------ Given data ------

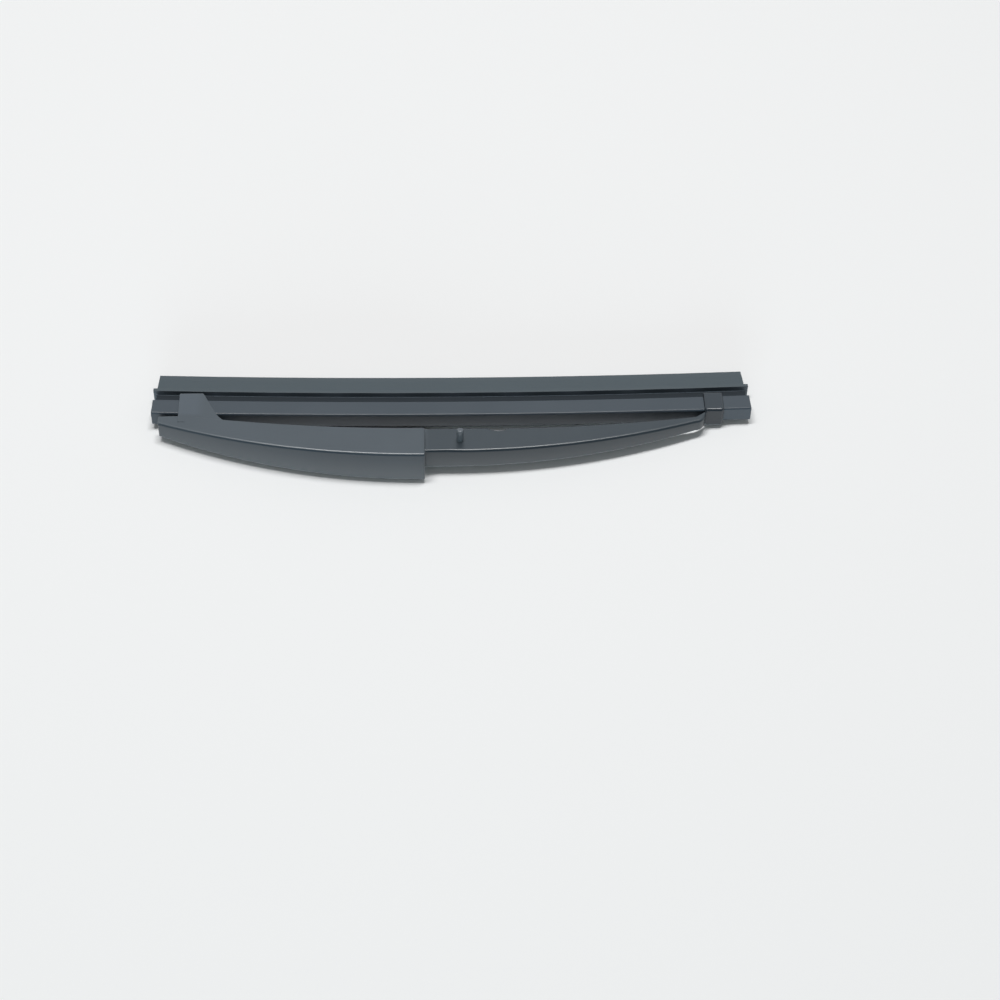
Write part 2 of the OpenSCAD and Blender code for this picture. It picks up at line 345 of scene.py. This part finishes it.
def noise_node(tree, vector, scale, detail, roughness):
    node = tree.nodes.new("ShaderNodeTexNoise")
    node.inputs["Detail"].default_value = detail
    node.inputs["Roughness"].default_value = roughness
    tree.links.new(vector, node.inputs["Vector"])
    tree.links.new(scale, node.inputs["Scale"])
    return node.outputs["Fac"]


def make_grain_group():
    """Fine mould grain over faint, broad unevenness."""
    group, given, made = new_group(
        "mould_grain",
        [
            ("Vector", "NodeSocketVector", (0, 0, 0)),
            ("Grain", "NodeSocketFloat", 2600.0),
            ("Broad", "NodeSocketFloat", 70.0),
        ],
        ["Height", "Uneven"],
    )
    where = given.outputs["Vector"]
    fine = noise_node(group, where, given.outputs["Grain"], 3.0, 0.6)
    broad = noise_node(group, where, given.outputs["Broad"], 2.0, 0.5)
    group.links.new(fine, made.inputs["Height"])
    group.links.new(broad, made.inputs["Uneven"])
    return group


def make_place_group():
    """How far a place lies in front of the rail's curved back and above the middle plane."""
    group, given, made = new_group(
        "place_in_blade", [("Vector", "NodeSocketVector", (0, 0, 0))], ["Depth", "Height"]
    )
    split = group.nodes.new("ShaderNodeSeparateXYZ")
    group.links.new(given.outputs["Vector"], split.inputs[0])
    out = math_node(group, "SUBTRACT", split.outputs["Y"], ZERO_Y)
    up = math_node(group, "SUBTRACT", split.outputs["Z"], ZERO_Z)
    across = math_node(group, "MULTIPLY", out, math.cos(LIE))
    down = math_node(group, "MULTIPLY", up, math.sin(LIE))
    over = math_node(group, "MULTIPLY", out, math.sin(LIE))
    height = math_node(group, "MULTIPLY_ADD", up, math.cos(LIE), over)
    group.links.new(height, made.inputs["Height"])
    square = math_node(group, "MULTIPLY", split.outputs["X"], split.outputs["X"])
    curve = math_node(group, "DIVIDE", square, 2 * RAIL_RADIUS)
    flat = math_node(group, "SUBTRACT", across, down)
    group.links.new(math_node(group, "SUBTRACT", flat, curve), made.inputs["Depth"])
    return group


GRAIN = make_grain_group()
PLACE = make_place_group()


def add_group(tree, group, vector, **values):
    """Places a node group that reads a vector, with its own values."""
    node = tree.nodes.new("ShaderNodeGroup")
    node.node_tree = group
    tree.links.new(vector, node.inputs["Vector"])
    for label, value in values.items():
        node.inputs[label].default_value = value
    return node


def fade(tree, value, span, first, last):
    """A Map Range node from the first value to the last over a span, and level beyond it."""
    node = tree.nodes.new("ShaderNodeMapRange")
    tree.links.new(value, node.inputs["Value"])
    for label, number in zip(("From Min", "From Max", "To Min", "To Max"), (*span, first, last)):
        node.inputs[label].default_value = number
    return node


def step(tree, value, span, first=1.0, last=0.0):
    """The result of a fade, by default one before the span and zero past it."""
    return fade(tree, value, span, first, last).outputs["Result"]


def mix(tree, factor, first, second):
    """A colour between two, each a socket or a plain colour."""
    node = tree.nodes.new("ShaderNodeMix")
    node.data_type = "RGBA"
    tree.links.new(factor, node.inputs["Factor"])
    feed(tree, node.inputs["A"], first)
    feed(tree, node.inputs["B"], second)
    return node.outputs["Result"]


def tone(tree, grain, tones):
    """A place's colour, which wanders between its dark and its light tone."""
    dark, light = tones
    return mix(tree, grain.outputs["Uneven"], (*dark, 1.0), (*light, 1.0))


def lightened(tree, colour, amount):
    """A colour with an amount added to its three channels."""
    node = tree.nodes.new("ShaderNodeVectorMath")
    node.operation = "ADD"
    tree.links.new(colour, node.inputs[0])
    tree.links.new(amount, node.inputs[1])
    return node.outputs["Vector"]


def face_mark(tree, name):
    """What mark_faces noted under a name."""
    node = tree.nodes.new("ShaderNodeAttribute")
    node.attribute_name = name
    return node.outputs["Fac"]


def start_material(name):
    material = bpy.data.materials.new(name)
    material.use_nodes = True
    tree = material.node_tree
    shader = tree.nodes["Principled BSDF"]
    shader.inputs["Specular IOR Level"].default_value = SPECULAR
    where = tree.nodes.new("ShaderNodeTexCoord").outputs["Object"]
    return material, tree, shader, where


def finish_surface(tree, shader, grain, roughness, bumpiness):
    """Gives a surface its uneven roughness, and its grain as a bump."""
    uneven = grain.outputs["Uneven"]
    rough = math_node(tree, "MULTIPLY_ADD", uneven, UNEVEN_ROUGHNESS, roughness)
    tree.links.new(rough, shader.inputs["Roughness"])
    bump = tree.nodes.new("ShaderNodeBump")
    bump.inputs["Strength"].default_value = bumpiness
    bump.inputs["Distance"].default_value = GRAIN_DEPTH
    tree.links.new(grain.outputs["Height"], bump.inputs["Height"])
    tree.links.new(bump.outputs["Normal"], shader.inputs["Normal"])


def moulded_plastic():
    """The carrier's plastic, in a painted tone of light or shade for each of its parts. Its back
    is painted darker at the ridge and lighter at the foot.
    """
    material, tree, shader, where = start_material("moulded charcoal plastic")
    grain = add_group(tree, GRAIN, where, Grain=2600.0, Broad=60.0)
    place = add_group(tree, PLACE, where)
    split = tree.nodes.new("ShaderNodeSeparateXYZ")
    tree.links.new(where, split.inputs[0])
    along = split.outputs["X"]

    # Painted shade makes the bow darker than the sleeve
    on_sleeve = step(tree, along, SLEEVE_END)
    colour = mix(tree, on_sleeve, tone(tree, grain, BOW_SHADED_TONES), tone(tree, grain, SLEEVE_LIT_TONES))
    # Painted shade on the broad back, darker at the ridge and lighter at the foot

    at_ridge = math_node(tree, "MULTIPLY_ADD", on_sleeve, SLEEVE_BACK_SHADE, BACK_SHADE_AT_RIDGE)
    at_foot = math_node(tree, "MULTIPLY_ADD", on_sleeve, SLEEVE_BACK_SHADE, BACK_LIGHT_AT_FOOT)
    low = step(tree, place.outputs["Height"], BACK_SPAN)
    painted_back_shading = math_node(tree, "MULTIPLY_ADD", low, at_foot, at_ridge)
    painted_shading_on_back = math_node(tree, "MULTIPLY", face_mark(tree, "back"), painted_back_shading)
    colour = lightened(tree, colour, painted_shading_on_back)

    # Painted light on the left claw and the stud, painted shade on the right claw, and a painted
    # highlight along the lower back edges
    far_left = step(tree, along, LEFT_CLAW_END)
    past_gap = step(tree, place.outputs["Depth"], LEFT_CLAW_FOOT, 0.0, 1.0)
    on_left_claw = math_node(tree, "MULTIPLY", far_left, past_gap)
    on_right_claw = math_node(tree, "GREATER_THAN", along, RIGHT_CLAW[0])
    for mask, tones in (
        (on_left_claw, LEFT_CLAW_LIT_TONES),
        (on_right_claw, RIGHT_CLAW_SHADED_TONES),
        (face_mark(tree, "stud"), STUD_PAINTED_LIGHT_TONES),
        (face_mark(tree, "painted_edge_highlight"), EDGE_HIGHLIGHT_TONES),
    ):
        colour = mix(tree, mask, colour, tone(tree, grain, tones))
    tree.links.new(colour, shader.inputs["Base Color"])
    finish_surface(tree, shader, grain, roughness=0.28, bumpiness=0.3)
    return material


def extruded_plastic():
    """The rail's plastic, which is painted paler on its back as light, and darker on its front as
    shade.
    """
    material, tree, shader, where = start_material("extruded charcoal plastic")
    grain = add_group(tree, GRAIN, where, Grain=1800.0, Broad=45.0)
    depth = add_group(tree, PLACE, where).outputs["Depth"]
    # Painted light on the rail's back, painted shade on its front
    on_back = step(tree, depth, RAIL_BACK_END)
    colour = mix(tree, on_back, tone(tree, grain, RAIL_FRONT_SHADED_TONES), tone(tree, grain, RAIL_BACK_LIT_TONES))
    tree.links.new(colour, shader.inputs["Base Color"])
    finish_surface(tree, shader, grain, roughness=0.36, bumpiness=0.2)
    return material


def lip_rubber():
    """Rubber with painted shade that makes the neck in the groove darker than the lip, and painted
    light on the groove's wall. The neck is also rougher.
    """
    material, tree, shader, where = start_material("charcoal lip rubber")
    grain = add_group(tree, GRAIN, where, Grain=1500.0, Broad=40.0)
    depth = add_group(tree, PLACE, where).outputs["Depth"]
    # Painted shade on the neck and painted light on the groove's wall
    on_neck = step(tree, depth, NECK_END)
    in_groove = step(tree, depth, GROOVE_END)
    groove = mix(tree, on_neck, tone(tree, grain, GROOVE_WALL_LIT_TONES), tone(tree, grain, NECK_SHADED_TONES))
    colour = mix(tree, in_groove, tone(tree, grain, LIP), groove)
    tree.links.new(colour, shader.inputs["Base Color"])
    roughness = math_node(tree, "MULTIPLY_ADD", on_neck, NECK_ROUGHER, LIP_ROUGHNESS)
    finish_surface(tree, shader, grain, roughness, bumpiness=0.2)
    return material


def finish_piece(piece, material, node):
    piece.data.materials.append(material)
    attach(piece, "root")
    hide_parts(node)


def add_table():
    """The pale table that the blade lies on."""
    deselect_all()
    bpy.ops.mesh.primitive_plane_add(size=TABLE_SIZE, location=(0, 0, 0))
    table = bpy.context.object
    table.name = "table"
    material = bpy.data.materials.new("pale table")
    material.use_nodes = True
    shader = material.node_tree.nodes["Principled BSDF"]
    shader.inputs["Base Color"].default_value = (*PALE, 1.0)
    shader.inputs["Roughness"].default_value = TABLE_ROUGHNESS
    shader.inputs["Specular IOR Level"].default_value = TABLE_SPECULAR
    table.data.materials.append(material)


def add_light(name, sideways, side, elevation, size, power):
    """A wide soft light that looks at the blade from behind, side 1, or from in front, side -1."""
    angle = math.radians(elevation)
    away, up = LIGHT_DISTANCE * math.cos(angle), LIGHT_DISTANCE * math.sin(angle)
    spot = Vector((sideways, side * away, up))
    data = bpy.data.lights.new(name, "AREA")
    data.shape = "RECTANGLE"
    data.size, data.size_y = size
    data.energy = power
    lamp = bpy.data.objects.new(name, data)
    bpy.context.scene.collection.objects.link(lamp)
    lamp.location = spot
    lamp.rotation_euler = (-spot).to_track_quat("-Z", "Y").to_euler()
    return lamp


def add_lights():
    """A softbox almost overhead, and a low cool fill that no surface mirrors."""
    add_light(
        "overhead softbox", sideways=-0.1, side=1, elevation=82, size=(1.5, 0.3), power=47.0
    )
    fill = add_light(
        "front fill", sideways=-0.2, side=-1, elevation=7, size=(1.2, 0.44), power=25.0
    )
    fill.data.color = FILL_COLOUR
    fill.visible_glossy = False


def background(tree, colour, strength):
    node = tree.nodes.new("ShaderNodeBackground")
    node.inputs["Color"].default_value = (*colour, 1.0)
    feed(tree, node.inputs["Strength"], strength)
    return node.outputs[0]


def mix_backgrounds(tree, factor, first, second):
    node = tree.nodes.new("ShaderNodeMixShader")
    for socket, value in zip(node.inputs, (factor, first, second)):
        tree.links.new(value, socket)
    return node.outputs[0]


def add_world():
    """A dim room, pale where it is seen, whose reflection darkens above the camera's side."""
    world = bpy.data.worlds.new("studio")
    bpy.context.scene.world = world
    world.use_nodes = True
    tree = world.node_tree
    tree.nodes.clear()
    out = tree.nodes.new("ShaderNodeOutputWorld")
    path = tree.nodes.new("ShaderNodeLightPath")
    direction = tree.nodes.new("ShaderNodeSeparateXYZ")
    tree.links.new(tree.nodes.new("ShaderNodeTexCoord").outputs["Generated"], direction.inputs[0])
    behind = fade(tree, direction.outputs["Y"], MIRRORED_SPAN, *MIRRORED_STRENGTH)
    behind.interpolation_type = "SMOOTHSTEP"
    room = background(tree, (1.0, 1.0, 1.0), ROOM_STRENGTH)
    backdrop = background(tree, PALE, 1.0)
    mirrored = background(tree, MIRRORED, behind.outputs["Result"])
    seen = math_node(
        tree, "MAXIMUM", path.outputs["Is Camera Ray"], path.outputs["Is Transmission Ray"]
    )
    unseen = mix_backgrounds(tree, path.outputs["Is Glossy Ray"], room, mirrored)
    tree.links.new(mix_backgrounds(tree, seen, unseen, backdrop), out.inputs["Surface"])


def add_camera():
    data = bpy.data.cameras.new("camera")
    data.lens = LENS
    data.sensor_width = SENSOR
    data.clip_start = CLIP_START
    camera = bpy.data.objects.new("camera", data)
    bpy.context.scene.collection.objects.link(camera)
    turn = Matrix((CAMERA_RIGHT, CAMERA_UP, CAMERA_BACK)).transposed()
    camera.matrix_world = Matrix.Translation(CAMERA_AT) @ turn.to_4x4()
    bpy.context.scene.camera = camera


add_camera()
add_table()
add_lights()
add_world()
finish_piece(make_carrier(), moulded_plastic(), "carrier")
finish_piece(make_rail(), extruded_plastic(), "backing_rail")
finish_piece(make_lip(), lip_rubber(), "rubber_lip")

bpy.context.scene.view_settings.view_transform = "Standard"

------

Identify every line above with the string "scene" in it. Copy those lines.

__Result for this task__:
Write part 2 of the OpenSCAD and Blender code for this picture. It picks up at line 345 of scene.py. This part finishes it.
    bpy.context.scene.collection.objects.link(lamp)
    bpy.context.scene.world = world
    bpy.context.scene.collection.objects.link(camera)
    bpy.context.scene.camera = camera
bpy.context.scene.view_settings.view_transform = "Standard"